Iran: Attacks on Workers’ Rights Escalating

The ITUC has expressed alarm at increased repression of workers’ rights in Iran over the past several months.

On 15 September, retired and former president of the Haft Tapeh Sugar Company Workers’ Syndicate, Ali Nejati, was arrested after the police raided his home. The next day Mahmoud Salehi, a founding member Bakery Workers’ Union in the city of Saqez (Kurdistan Province) who was arrested on 28 April, was sentenced to nine years imprisonment.

These events follow the tragic death in prison of Shahrokh Zamani, an official of the Tehran Paint Workers’ Union, on 13 September.
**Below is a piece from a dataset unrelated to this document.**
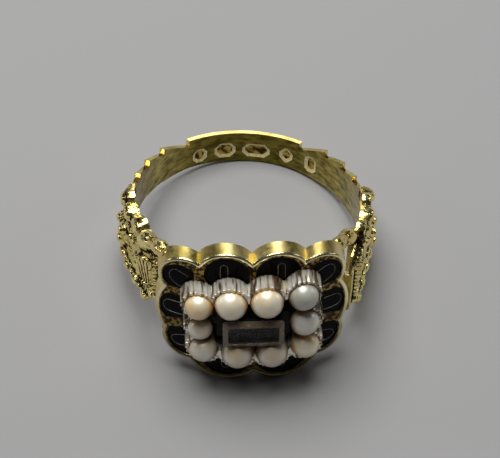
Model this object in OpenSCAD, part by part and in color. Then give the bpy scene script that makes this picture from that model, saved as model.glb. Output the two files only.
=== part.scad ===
// Mourning ring with half pearls, black enamel and a glazed lock of hair, lying on its side.
// Drawn upright first: finger hole along Z, bezel towards -Y. The last step lays it down.

/* [Finger hole and hoop] */
// Radius of the finger hole
finger_r = 8.5; // [8.2:0.1:8.8]
// Wall of the band and of the plate at its back
band_wall = 0.36; // [0.34:0.02:0.5]
// Width of the wide plate
plate_w = 2.7; // [2.6:0.1:3.2]
// Half the arc of the wide plate, in degrees
plate_half = 30.3; // [29:0.1:31]
// How far the plate sits to the right of the middle of the back, in degrees
plate_off = 0.9; // [0:0.1:1.2]
// How far the bent hoop is turned against the bezel, in degrees
hoop_turn = 3.4; // [0:0.2:4]

/* [Bezel] */
// Radius to which the bezel is curved round the finger
curve_r = 15.5; // [14.5:0.5:17]
// Distance from the finger's axis to the middle of the bezel's face
face_n = 10.83; // [10.6:0.01:11.1]
// Depth of the bezel's scalloped side wall
wall_d = 1.3; // [1.1:0.05:1.5]
// Least width of the gold rim round the enamel
rim_w = 0.3; // [0.24:0.02:0.4]
// Width of the narrowest gold bars between the enamel cells
bar_w = 0.42; // [0.3:0.02:0.5]
// Depth of the enamel cells
cell_d = 0.5; // [0.35:0.05:0.6]

/* [Pearl setting] */
// Height of the silver setting above the gold face
set_h = 1.3; // [1.2:0.05:1.4]
// Wall of the setting outside the pearls
set_wall = 0.3; // [0.24:0.02:0.34]
// Depth of each pearl's seat below the setting's edge
seat_d = 0.34; // [0.25:0.01:0.4]

/* [Hair locket] */
// Width of the bevelled glass
glass_w = 4.5; // [4.2:0.1:4.6]
// Height of the bevelled glass
glass_h = 2.46; // [2.2:0.02:2.48]
// Height of the glass table above the gold face
glass_n = 2.1; // [2:0.02:2.2]

/* [Hidden] */
$fn = 64;
fit = 0.03;
band_r = finger_r + band_wall;

// Leaves of the band, mirrored left and right: start and end in degrees from the middle of
// the back, upper edge at the start and at the end, lower edge at the start and at the end.
LEAVES = [
    [plate_half, 46.5, 0.72, 1.76, 1.36, 1.5],
    [46.5, 59.5, 1.22, 1.9, 1.4, 1.52],
    [59.5, 71.5, 1.32, 1.96, 1.41, 1.56],
    [71.5, 84, 1.54, 2.1, 1.44, 1.58]
];
// Plain lining on inside each shoulder: start and end in degrees, lower and upper edge.
lining = [84, 120.5, -1.4, 1.6];
lip_a = 1.7;
lip_h = 0.1;
lip_in = 0.06;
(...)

Sentenced to 11 years in prison for “spreading propaganda” and “endangering national security” following his arrest in 2011, he had been denied access to visitors, phone calls and medication and subjected to physical and psychological abuse in prison.

Teachers’ unions have come under particularly heavy attack by the authorities over the past few months, following silent protests by more than 2,000 teachers in April. Teachers have been subjected to mass arrests and detentions, and several of the leaders of their unions have been sentenced to prison.

Sharan Burrow, ITUC General Secretary, said, “Iran is using so-called ‘national security’ laws to justify an escalating repression of legitimate union activity, and to deprive proper legal representation to victims of the repression. This has devastating consequences for those imprisoned and for their families, and it is also highly detrimental to Iran’s society and economy.”